I don't see either of these results as inevitable.

I think that we can make rules that say "no NATs in IPv6" and
"advertisements of PI prefixes on the public Internet should be
filtered" and that those rules will have a useful effect. They might not
entirely prevent either practice, but they may make them rare enough
that they do not cause huge problems.

In the case of NATs, I believe users will be less eager to deploy
NATs in IPv6 because (a) the absence of NATs in IPv6 allows the Internet
to support new kinds of applications that will drive deployment and (b)
IPv6 gives users better ways to solve some problems (renumbering,
attachment of a home network) whereas in IPv4 NATs were the
best tools available.  That and there is a greater awareness of NAT
problems than there used to be.  IMHO the big wildcard is security-
whether users will realize that NATs actually provide very little
security benefit as compared to say, stateless firewalls (which
themselves provide only a marginal benefit). Just as with poorly-chosen
countermeasures against spam and terrorism, there's currently a
widespread belief that any countermeasure against network attack is
justified, no matter how little protection it provides and how much
damage to functionality it does. Eventually people will learn better,
but I don't know how long this will take.

In the case of advertising PI prefixes, I believe ISPs will understand
the wisdom of filtering them.  They might not start filtering them
immediately, but if routers get overloaded, the price of advertising a
PI prefix will increase rapidly.  It might become cheaper to buy
redundancy using PA prefixes than to buy it using PI prefixes.  (I
could even imagine allocating PA prefixes to small sets of ISPs, for use
by customers that get connectivity from more than one of them.)  And I
suspect that if we recommend it, and get buyin from network operators'
groups,  a substantial fraction of ISPs will filter PI prefix
advertisements from peers.  That and I'm convinced that it's possible to
"aggregate" non-adjacent prefixes for route computation purposes with
only small changes in BGP (which doesn't do much for router memory size
but does a lot for routing computation overhead).  So basically I think
there are lots of ways to solve this problem.
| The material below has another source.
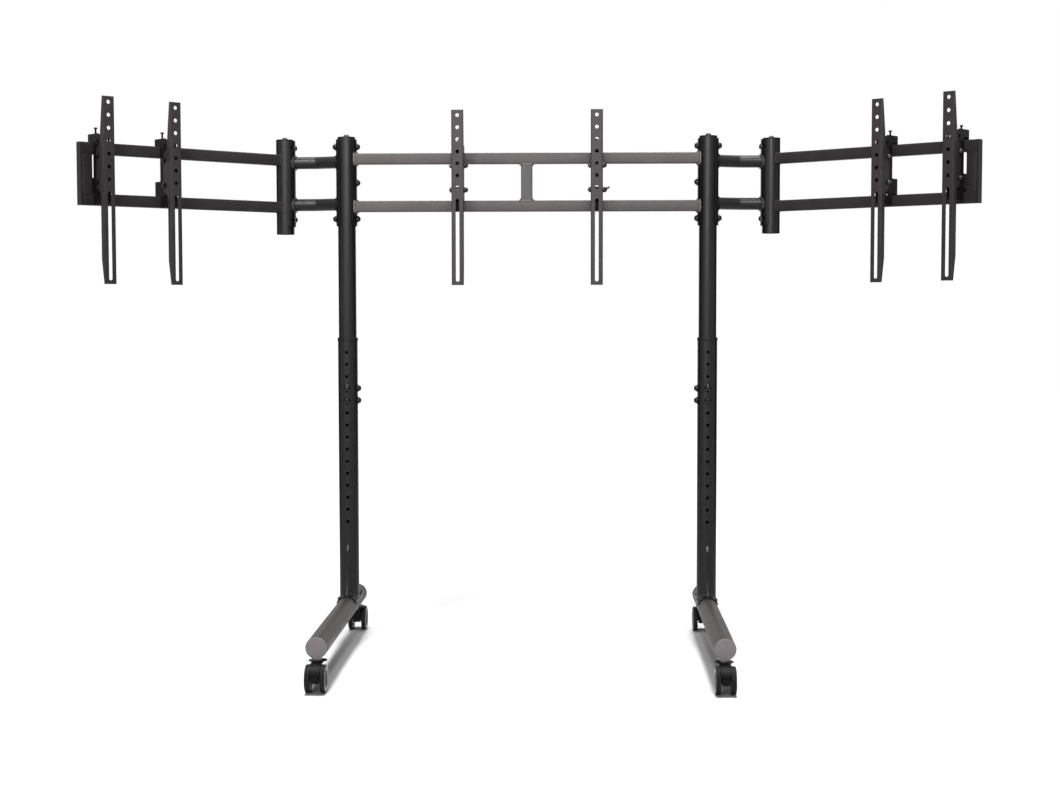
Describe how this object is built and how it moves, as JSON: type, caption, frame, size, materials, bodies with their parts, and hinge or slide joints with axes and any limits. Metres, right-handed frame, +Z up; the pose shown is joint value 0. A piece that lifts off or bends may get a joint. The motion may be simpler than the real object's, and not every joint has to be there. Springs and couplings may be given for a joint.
{
  "type": "triple monitor stand",
  "caption": "Rolling floor stand for screens side by side: telescoping posts on caster feet, fixed centre frame, folding wings, and slotted rails on hook brackets.",
  "frame": {"origin": "on the floor, midway between the posts and between the front and rear wheels", "axes": "+X to the user's right along the centre frame, -Y towards the user in front of the screens, +Z up"},
  "size_m": [2.053, 0.777, 1.3202],
  "materials": {
    "coat": "fine satin powder coat",
    "coat_light": "fine satin powder coat",
    "black_plastic": "moulded, matt",
    "cap_grey": "moulded, matt",
    "wheel": "hard tread, matt",
    "screw_steel": "black oxide"
  },
  "bodies": {
    "left_base": {"left_lower_post": "coat", "left_post_collar": "black_plastic", "left_foot_tube": "coat_light", "left_foot_cap_front": "cap_grey", "left_foot_cap_rear": "cap_grey", "left_front_caster_mount": "screw_steel", "left_rear_caster_mount": "screw_steel"},
    "right_base": {"right_lower_post": "coat", "right_post_collar": "black_plastic", "right_foot_tube": "coat_light", "right_foot_cap_front": "cap_grey", "right_foot_cap_rear": "cap_grey", "right_front_caster_mount": "screw_steel", "right_rear_caster_mount": "screw_steel"},
    "upper_frame": {"crossbar_frame": "coat_light", "left_upper_post": "coat", "left_post_cap": "black_plastic", "left_arm": "coat", "right_upper_post": "coat", "right_post_cap": "black_plastic", "right_arm": "coat"},
    "left_wing": {"left_wing_frame": "coat_light", "left_hinge_cap": "black_plastic", "left_wing_end_cap": "black_plastic"},
    "right_wing": {"right_wing_frame": "coat_light", "right_hinge_cap": "black_plastic", "right_wing_end_cap": "black_plastic"},
    "centre_left_hook": {"centre_left_hook_bracket": "coat", "centre_left_pivot_bolt": "screw_steel"},
    "centre_left_screen_rail": {"centre_left_rail": "coat"},
    "centre_left_screw": {"centre_left_levelling_screw": "screw_steel"},
    "centre_right_hook": {"centre_right_hook_bracket": "coat", "centre_right_pivot_bolt": "screw_steel"},
    "centre_right_screen_rail": {"centre_right_rail": "coat"},
    "centre_right_screw": {"centre_right_levelling_screw": "screw_steel"},
    "left_inner_hook": {"left_inner_hook_bracket": "coat", "left_inner_pivot_bolt": "screw_steel"},
    "left_inner_screen_rail": {"left_inner_rail": "coat"},
    "left_inner_screw": {"left_inner_levelling_screw": "screw_steel"},
    "left_outer_hook": {"left_outer_hook_bracket": "coat", "left_outer_pivot_bolt": "screw_steel"},
    "left_outer_screen_rail": {"left_outer_rail": "coat"},
    "left_outer_screw": {"left_outer_levelling_screw": "screw_steel"},
    "right_inner_hook": {"right_inner_hook_bracket": "coat", "right_inner_pivot_bolt": "screw_steel"},
    "right_inner_screen_rail": {"right_inner_rail": "coat"},
    "right_inner_screw": {"right_inner_levelling_screw": "screw_steel"},
    "right_outer_hook": {"right_outer_hook_bracket": "coat", "right_outer_pivot_bolt": "screw_steel"},
    "right_outer_screen_rail": {"right_outer_rail": "coat"},
    "right_outer_screw": {"right_outer_levelling_screw": "screw_steel"},
    "left_front_caster": {"left_front_caster_body": "black_plastic"},
    "left_front_wheels": {"left_front_caster_wheels": "wheel"},
    "left_rear_caster": {"left_rear_caster_body": "black_plastic"},
    "left_rear_wheels": {"left_rear_caster_wheels": "wheel"},
    "right_front_caster": {"right_front_caster_body": "black_plastic"},
    "right_front_wheels": {"right_front_caster_wheels": "wheel"},
    "right_rear_caster": {"right_rear_caster_body": "black_plastic"},
    "right_rear_wheels": {"right_rear_caster_wheels": "wheel"}
  },
  "joints": [
    {"name": "height", "type": "slide", "parent": "left_base", "child": "upper_frame", "axis": [0, 0, 1], "range_m": [-0.27, 0.09]},
    {"name": "right_base_height", "type": "slide", "parent": "upper_frame", "child": "right_base", "axis": [0, 0, 1], "range_m": [-0.09, 0.27]},
    {"name": "left_wing_fold", "type": "hinge", "parent": "upper_frame", "child": "left_wing", "pos_m": [-0.603, 0.2325, 1.143], "axis": [0, 0, 1], "range_deg": [-43.6, 31.4]},
    {"name": "right_wing_fold", "type": "hinge", "parent": "upper_frame", "child": "right_wing", "pos_m": [0.603, 0.2325, 1.143], "axis": [0, 0, -1], "range_deg": [-39.9, 35.1]},
    {"name": "centre_left_hook_slide", "type": "slide", "parent": "upper_frame", "child": "centre_left_hook", "axis": [1, 0, 0], "range_m": [-0.23, 0.13]},
    {"name": "centre_left_tilt", "type": "hinge", "parent": "centre_left_hook", "child": "centre_left_screen_rail", "pos_m": [-0.1665, 0.1575, 1.1815], "axis": [1, 0, 0], "range_deg": [-8, 8]},
    {"name": "centre_left_levelling", "type": "slide", "parent": "centre_left_hook", "child": "centre_left_screw", "axis": [0, 0, 1], "range_m": [0, 0.008]},
    {"name": "centre_right_hook_slide", "type": "slide", "parent": "upper_frame", "child": "centre_right_hook", "axis": [1, 0, 0], "range_m": [-0.135, 0.225]},
    {"name": "centre_right_tilt", "type": "hinge", "parent": "centre_right_hook", "child": "centre_right_screen_rail", "pos_m": [0.1715, 0.1575, 1.1815], "axis": [1, 0, 0], "range_deg": [-8, 8]},
    {"name": "centre_right_levelling", "type": "slide", "parent": "centre_right_hook", "child": "centre_right_screw", "axis": [0, 0, 1], "range_m": [0, 0.008]},
    {"name": "left_inner_hook_slide", "type": "slide", "parent": "left_wing", "child": "left_inner_hook", "axis": [-0.7242, -0.6896, 0], "range_m": [-0.244, 0.06]},
    {"name": "left_inner_tilt", "type": "hinge", "parent": "left_inner_hook", "child": "left_inner_screen_rail", "pos_m": [-0.82798, -0.03008, 1.1815], "axis": [0.7242, 0.6896, 0], "range_deg": [-8, 8]},
    {"name": "left_inner_levelling", "type": "slide", "parent": "left_inner_hook", "child": "left_inner_screw", "axis": [0, 0, 1], "range_m": [0, 0.008]},
    {"name": "left_outer_hook_slide", "type": "slide", "parent": "left_wing", "child": "left_outer_hook", "axis": [-0.7242, -0.6896, 0], "range_m": [-0.07, 0]},
    {"name": "left_outer_tilt", "type": "hinge", "parent": "left_outer_hook", "child": "left_outer_screen_rail", "pos_m": [-0.95217, -0.14835, 1.1825], "axis": [0.7242, 0.6896, 0], "range_deg": [-8, 8]},
    {"name": "left_outer_levelling", "type": "slide", "parent": "left_outer_hook", "child": "left_outer_screw", "axis": [0, 0, 1], "range_m": [0, 0.008]},
    {"name": "right_inner_hook_slide", "type": "slide", "parent": "right_wing", "child": "right_inner_hook", "axis": [0.7672, -0.6414, 0], "range_m": [-0.23, 0.06]},
    {"name": "right_inner_tilt", "type": "hinge", "parent": "right_inner_hook", "child": "right_inner_screen_rail", "pos_m": [0.83371, -0.00603, 1.185], "axis": [0.7672, -0.6414, 0], "range_deg": [-8, 8]},
    {"name": "right_inner_levelling", "type": "slide", "parent": "right_inner_hook", "child": "right_inner_screw", "axis": [0, 0, 1], "range_m": [0, 0.008]},
    {"name": "right_outer_hook_slide", "type": "slide", "parent": "right_wing", "child": "right_outer_hook", "axis": [0.7672, -0.6414, 0], "range_m": [-0.07, 0.003]},
    {"name": "right_outer_tilt", "type": "hinge", "parent": "right_outer_hook", "child": "right_outer_screen_rail", "pos_m": [0.97295, -0.12245, 1.1875], "axis": [0.7672, -0.6414, 0], "range_deg": [-8, 8]},
    {"name": "right_outer_levelling", "type": "slide", "parent": "right_outer_hook", "child": "right_outer_screw", "axis": [0, 0, 1], "range_m": [0, 0.008]},
    {"name": "left_front_swivel", "type": "hinge", "parent": "left_base", "child": "left_front_caster", "pos_m": [-0.445, -0.3295, 0.069], "axis": [0, 0, 1], "continuous": true},
    {"name": "left_front_wheel_spin", "type": "hinge", "parent": "left_front_caster", "child": "left_front_wheels", "pos_m": [-0.445, -0.3575, 0.031], "axis": [1, 0, 0], "continuous": true},
    {"name": "left_rear_swivel", "type": "hinge", "parent": "left_base", "child": "left_rear_caster", "pos_m": [-0.445, 0.3295, 0.069], "axis": [0, 0, 1], "continuous": true},
    {"name": "left_rear_wheel_spin", "type": "hinge", "parent": "left_rear_caster", "child": "left_rear_wheels", "pos_m": [-0.445, 0.3575, 0.031], "axis": [1, 0, 0], "continuous": true},
    {"name": "right_front_swivel", "type": "hinge", "parent": "right_base", "child": "right_front_caster", "pos_m": [0.445, -0.3295, 0.069], "axis": [0, 0, 1], "continuous": true},
    {"name": "right_front_wheel_spin", "type": "hinge", "parent": "right_front_caster", "child": "right_front_wheels", "pos_m": [0.445, -0.3575, 0.031], "axis": [1, 0, 0], "continuous": true},
    {"name": "right_rear_swivel", "type": "hinge", "parent": "right_base", "child": "right_rear_caster", "pos_m": [0.445, 0.3295, 0.069], "axis": [0, 0, 1], "continuous": true},
    {"name": "right_rear_wheel_spin", "type": "hinge", "parent": "right_rear_caster", "child": "right_rear_wheels", "pos_m": [0.445, 0.3575, 0.031], "axis": [1, 0, 0], "continuous": true}
  ],
  "couplings": [
    {"joint": "right_base_height", "follows": "height", "ratio": -1}
  ]
}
Of course, we do need to provide better solutions for scalable routing
renumbering, and multihoming.  We also need a better security
architecture.  My impression is that we are devoting too much energy
to freaking out, when there are important problems we need to be
working on.

In particular, we need to get ourselves out of the habit of crying "that
will lead to NAT" or "that will lead to route explosion" and using these
as excuses to stop investigating a solution path.   Of course these are
hazards that should be respected, and I think everyone here understands
that.  But none of us knows with anything resembling certainty what the
market will demand, and so treating either of these as the "kiss of
death" for an idea serves no purpose other than to prevent us from
investigating (and thus, failing to discover) potential solutions.